Given task:
All of the data below must be repeated exactly.
__________
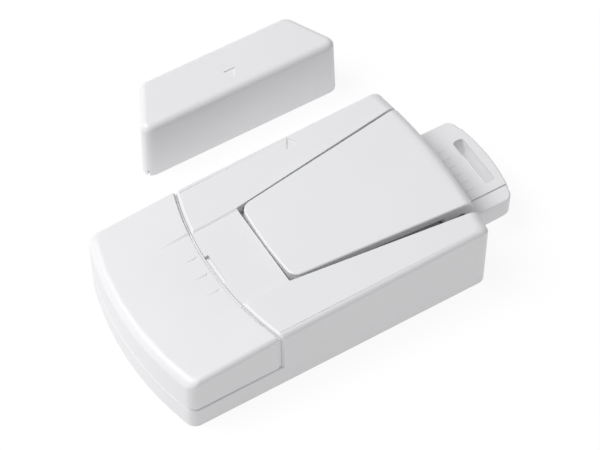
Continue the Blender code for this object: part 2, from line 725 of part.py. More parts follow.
def belt_clip():
    """The clip plate with a lip at its free end and a barrel on the hinge pin."""
    start = POCKET_X + GAP
    side_end = end_x(CLIP_HALF + CLIP_FLARE * (LENGTH / 2 - start), CLIP_END_IN)
    half_end = CLIP_HALF + CLIP_FLARE * (side_end - start)
    steps = [k / END_STEPS * 2 - 1 for k in range(END_STEPS + 1)]
    right = [(end_x(t * half_end, CLIP_END_IN), t * half_end) for t in steps]
    free = [(start + CLIP_BOW, CLIP_HALF), (start + CLIP_BOW, -CLIP_HALF)]
    inner_y = CLIP_HALF - CLIP_CORNER
    bow_r = bow_radius(inner_y, CLIP_BOW)
    bow_turn = atan2(inner_y, bow_r - CLIP_BOW)
    bow = arc(start + bow_r, 0, bow_r, pi - bow_turn, pi + bow_turn, 4)
    corner = start + CLIP_BOW + CLIP_CORNER
    upper = arc(corner, inner_y, CLIP_CORNER, pi / 2 + CLIP_FLARE, pi, CORNER_STEPS + 1)[:-1]
    lower = arc(corner, -inner_y, CLIP_CORNER, pi, 3 * pi / 2 - CLIP_FLARE, CORNER_STEPS + 1)[1:]
    outline = right + upper + bow + lower
    bm = bmesh.new()
    base = PIVOT_Z - BARREL_R
    ring = [bm.verts.new((x, y, base)) for x, y in outline]
    floor = bm.faces.new(ring)
    raised = bmesh.ops.extrude_face_region(bm, geom=[floor])["geom"]
    for item in raised:
        if isinstance(item, bmesh.types.BMVert):
            item.co.z = clip_z(item.co.x)
    end_rim = [edge for edge in bm.edges if is_end_rim(edge, base, side_end)]
    bmesh.ops.bevel(bm, geom=end_rim, offset=CLIP_END_ROUND, segments=4, profile=0.5,
                    affect="EDGES", material=-1)
    clip = add_object("belt_clip", bm, WHITE, PIVOT)
    lip_x = start + CLIP_LIP
    barrel_x = PIVOT_X - BARREL_R
    under = [(lip_x, 0), (barrel_x, 0), (barrel_x, clip_z(barrel_x) - CLIP_THICK),
             (lip_x, clip_z(lip_x) - CLIP_THICK)]
    cut(clip, side_prism("cut_under_clip", under, -FAR, FAR))
    cut(clip, block("cut_under_lip", (-FAR, lip_x + MM), (-FAR, FAR), (0, POCKET_Z + GAP)))
    around = block("cut_barrel", (barrel_x - MM, FAR), (-FAR, FAR), (0, PIVOT_Z))
    cut(clip, cut(around, rod("keep_barrel", PIVOT, BARREL_R, WIDTH, axis="Y", steps=32)))
    cut(clip, rod("cut_bore", PIVOT, PIN_R + FIT, WIDTH, axis="Y", steps=16))
    reach = COIL_R + COIL_WIRE + FIT
    slot_x = (PIVOT_X - COIL_LEG, PIVOT_X + reach + FIT)
    cut(clip, block("cut_coil_slot", slot_x, (-COIL_HALF, COIL_HALF), (0, PIVOT_Z + reach)))
    return clip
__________
Solution to this exercise:
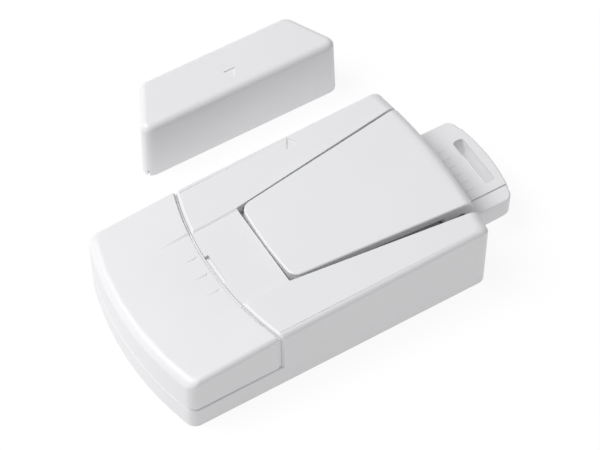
Continue the Blender code for this object: part 2, from line 725 of part.py. More parts follow.
def belt_clip():
    """The clip plate with a lip at its free end and a barrel on the hinge pin."""
    start = POCKET_X + GAP
    side_end = end_x(CLIP_HALF + CLIP_FLARE * (LENGTH / 2 - start), CLIP_END_IN)
    half_end = CLIP_HALF + CLIP_FLARE * (side_end - start)
    steps = [k / END_STEPS * 2 - 1 for k in range(END_STEPS + 1)]
    right = [(end_x(t * half_end, CLIP_END_IN), t * half_end) for t in steps]
    free = [(start + CLIP_BOW, CLIP_HALF), (start + CLIP_BOW, -CLIP_HALF)]
    inner_y = CLIP_HALF - CLIP_CORNER
    bow_r = bow_radius(inner_y, CLIP_BOW)
    bow_turn = atan2(inner_y, bow_r - CLIP_BOW)
    bow = arc(start + bow_r, 0, bow_r, pi - bow_turn, pi + bow_turn, 4)
    corner = start + CLIP_BOW + CLIP_CORNER
    upper = arc(corner, inner_y, CLIP_CORNER, pi / 2 + CLIP_FLARE, pi, CORNER_STEPS + 1)[:-1]
    lower = arc(corner, -inner_y, CLIP_CORNER, pi, 3 * pi / 2 - CLIP_FLARE, CORNER_STEPS + 1)[1:]
    outline = right + upper + bow + lower
    bm = bmesh.new()
    base = PIVOT_Z - BARREL_R
    ring = [bm.verts.new((x, y, base)) for x, y in outline]
    floor = bm.faces.new(ring)
    raised = bmesh.ops.extrude_face_region(bm, geom=[floor])["geom"]
    for item in raised:
        if isinstance(item, bmesh.types.BMVert):
            item.co.z = clip_z(item.co.x)
    end_rim = [edge for edge in bm.edges if is_end_rim(edge, base, side_end)]
    bmesh.ops.bevel(bm, geom=end_rim, offset=CLIP_END_ROUND, segments=4, profile=0.5,
                    affect="EDGES", material=-1)
    clip = add_object("belt_clip", bm, WHITE, PIVOT)
    lip_x = start + CLIP_LIP
    barrel_x = PIVOT_X - BARREL_R
    under = [(lip_x, 0), (barrel_x, 0), (barrel_x, clip_z(barrel_x) - CLIP_THICK),
             (lip_x, clip_z(lip_x) - CLIP_THICK)]
    cut(clip, side_prism("cut_under_clip", under, -FAR, FAR))
    cut(clip, block("cut_under_lip", (-FAR, lip_x + MM), (-FAR, FAR), (0, POCKET_Z + GAP)))
    around = block("cut_barrel", (barrel_x - MM, FAR), (-FAR, FAR), (0, PIVOT_Z))
    cut(clip, cut(around, rod("keep_barrel", PIVOT, BARREL_R, WIDTH, axis="Y", steps=32)))
    cut(clip, rod("cut_bore", PIVOT, PIN_R + FIT, WIDTH, axis="Y", steps=16))
    reach = COIL_R + COIL_WIRE + FIT
    slot_x = (PIVOT_X - COIL_LEG, PIVOT_X + reach + FIT)
    cut(clip, block("cut_coil_slot", slot_x, (-COIL_HALF, COIL_HALF), (0, PIVOT_Z + reach)))
    return clip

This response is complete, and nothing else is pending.